Items from a data source:
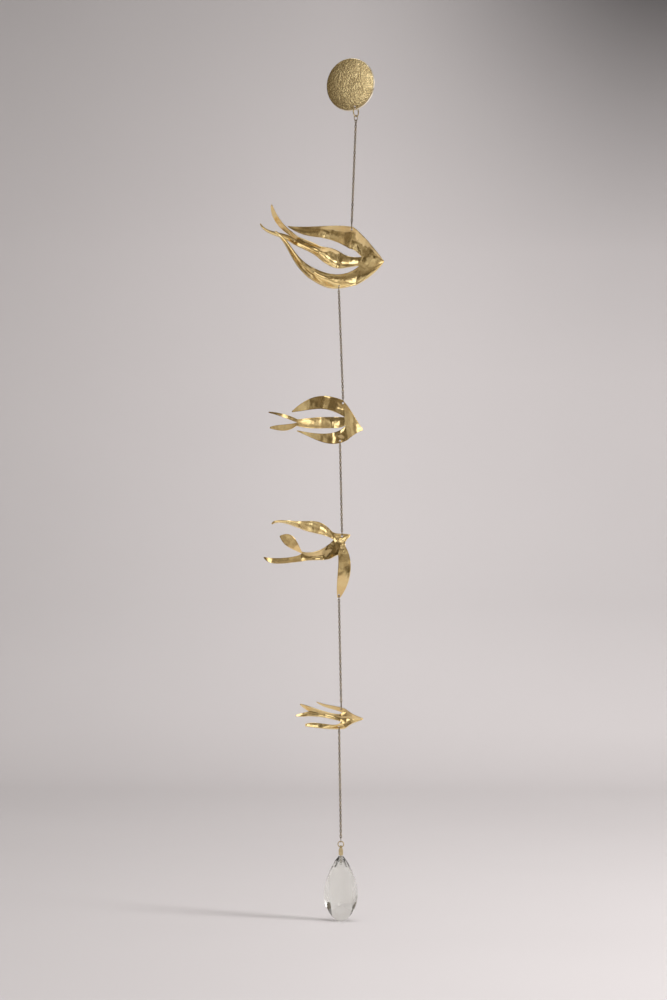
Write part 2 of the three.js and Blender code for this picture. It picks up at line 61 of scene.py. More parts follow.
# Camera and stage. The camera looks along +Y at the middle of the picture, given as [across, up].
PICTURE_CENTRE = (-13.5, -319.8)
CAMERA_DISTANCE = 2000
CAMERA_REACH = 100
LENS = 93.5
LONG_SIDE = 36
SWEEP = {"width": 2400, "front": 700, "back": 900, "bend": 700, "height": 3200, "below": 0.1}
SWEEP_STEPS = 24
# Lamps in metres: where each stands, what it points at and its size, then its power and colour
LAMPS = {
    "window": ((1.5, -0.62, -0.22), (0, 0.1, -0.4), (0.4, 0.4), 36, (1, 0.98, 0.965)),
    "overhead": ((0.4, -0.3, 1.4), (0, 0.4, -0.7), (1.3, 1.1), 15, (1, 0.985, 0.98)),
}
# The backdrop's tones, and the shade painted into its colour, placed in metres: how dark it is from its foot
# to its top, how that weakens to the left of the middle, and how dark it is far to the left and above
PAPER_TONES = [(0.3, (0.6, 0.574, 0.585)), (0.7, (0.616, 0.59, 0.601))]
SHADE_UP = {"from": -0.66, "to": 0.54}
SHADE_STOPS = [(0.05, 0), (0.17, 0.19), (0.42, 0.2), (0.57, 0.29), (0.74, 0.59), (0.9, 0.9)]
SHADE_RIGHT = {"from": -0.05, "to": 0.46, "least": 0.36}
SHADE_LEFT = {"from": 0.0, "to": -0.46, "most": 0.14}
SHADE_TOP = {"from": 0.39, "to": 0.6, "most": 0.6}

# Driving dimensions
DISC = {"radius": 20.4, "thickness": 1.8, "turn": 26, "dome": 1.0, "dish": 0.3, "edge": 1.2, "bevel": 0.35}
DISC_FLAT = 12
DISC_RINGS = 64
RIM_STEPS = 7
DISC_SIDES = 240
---
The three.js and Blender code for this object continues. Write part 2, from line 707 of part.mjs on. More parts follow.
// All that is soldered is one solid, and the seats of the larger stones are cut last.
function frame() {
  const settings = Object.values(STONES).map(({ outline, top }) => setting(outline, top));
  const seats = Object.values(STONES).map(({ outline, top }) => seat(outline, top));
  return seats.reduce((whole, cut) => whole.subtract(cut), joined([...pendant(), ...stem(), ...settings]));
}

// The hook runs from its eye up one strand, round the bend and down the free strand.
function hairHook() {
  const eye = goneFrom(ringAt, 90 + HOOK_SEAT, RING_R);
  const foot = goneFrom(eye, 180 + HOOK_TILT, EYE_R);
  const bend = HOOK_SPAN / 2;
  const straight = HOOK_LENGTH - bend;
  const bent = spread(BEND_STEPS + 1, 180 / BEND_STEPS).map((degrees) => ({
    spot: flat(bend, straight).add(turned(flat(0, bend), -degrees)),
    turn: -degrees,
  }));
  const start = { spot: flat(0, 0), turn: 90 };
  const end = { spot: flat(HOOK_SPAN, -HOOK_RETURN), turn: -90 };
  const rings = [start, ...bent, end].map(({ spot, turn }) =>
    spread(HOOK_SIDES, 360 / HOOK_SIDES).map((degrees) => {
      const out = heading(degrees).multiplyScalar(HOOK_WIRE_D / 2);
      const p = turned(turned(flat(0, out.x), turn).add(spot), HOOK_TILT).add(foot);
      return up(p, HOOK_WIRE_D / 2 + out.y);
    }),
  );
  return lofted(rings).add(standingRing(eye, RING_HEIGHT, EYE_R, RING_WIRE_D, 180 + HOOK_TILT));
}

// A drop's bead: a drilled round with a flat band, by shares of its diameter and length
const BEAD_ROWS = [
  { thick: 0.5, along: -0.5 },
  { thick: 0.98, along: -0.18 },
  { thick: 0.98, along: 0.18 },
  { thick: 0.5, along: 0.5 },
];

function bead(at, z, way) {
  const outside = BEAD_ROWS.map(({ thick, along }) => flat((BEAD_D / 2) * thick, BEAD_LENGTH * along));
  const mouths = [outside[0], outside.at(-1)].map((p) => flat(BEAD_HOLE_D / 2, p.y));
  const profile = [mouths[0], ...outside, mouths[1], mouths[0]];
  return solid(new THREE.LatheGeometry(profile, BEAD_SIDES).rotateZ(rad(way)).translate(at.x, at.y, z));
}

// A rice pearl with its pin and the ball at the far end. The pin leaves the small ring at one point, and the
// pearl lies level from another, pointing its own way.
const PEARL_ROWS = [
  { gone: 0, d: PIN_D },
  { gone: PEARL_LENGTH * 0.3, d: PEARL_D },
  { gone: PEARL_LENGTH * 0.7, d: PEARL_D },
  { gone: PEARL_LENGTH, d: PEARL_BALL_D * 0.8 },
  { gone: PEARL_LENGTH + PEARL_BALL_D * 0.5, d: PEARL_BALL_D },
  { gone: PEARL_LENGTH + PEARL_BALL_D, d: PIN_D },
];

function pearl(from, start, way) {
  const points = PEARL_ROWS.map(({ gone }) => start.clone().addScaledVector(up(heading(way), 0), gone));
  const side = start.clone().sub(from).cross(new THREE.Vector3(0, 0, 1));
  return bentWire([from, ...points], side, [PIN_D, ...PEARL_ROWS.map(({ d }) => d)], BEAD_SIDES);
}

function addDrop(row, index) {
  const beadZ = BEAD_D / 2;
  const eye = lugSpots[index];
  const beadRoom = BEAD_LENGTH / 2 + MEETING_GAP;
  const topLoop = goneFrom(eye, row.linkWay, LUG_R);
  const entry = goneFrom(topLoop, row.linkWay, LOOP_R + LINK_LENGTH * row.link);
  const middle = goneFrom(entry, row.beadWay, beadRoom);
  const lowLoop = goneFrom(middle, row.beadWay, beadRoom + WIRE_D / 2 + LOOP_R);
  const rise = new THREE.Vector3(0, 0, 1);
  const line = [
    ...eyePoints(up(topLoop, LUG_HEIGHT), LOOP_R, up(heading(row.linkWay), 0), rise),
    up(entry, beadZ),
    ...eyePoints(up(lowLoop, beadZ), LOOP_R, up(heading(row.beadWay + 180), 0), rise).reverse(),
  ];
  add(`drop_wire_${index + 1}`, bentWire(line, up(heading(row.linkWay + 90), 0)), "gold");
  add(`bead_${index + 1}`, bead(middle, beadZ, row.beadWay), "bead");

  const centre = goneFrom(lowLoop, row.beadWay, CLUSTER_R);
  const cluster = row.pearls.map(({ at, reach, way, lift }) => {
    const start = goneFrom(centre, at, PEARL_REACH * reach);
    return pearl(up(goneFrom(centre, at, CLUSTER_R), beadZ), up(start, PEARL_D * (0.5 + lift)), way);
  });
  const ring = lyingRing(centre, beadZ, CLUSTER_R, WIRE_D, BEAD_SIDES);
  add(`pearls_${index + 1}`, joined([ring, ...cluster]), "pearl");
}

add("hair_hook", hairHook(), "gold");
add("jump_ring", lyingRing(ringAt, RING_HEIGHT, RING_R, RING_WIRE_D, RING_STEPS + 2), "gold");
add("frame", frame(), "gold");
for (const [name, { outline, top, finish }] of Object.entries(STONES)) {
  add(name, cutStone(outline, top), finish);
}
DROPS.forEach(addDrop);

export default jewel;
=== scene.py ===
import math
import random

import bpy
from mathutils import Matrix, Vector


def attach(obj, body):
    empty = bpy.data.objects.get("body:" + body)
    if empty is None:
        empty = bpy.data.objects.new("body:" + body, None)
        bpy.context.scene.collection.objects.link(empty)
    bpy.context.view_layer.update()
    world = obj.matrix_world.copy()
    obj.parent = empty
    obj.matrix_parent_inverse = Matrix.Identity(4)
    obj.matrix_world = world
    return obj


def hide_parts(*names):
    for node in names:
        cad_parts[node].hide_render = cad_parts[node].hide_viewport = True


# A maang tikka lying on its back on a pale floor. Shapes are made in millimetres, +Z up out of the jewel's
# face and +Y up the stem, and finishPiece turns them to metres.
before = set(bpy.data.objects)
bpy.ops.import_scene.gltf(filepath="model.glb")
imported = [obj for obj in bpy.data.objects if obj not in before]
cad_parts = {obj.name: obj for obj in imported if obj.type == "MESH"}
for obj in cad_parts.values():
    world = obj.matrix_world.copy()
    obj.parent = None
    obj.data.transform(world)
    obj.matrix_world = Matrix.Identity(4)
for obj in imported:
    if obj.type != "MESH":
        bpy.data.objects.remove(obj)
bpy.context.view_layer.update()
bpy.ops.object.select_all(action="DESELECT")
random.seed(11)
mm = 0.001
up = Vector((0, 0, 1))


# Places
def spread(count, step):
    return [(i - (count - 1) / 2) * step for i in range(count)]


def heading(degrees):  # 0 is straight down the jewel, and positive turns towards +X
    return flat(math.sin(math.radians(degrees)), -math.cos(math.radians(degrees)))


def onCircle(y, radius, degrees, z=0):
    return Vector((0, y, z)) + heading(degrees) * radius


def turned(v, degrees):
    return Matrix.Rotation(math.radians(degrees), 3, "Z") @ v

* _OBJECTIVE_
Above are the records. Print exactly, and only, the lines from the line with "const centre = goneFrom(lowLoop, row.beadWay, CLUSTER_R);" to the line with "obj.parent = None", both inclusive.

* _TASK SOLUTION_
  const centre = goneFrom(lowLoop, row.beadWay, CLUSTER_R);
  const cluster = row.pearls.map(({ at, reach, way, lift }) => {
    const start = goneFrom(centre, at, PEARL_REACH * reach);
    return pearl(up(goneFrom(centre, at, CLUSTER_R), beadZ), up(start, PEARL_D * (0.5 + lift)), way);
  });
  const ring = lyingRing(centre, beadZ, CLUSTER_R, WIRE_D, BEAD_SIDES);
  add(`pearls_${index + 1}`, joined([ring, ...cluster]), "pearl");
}

add("hair_hook", hairHook(), "gold");
add("jump_ring", lyingRing(ringAt, RING_HEIGHT, RING_R, RING_WIRE_D, RING_STEPS + 2), "gold");
add("frame", frame(), "gold");
for (const [name, { outline, top, finish }] of Object.entries(STONES)) {
  add(name, cutStone(outline, top), finish);
}
DROPS.forEach(addDrop);

export default jewel;
=== scene.py ===
import math
import random

import bpy
from mathutils import Matrix, Vector


def attach(obj, body):
    empty = bpy.data.objects.get("body:" + body)
    if empty is None:
        empty = bpy.data.objects.new("body:" + body, None)
        bpy.context.scene.collection.objects.link(empty)
    bpy.context.view_layer.update()
    world = obj.matrix_world.copy()
    obj.parent = empty
    obj.matrix_parent_inverse = Matrix.Identity(4)
    obj.matrix_world = world
    return obj


def hide_parts(*names):
    for node in names:
        cad_parts[node].hide_render = cad_parts[node].hide_viewport = True


# A maang tikka lying on its back on a pale floor. Shapes are made in millimetres, +Z up out of the jewel's
# face and +Y up the stem, and finishPiece turns them to metres.
before = set(bpy.data.objects)
bpy.ops.import_scene.gltf(filepath="model.glb")
imported = [obj for obj in bpy.data.objects if obj not in before]
cad_parts = {obj.name: obj for obj in imported if obj.type == "MESH"}
for obj in cad_parts.values():
    world = obj.matrix_world.copy()
    obj.parent = None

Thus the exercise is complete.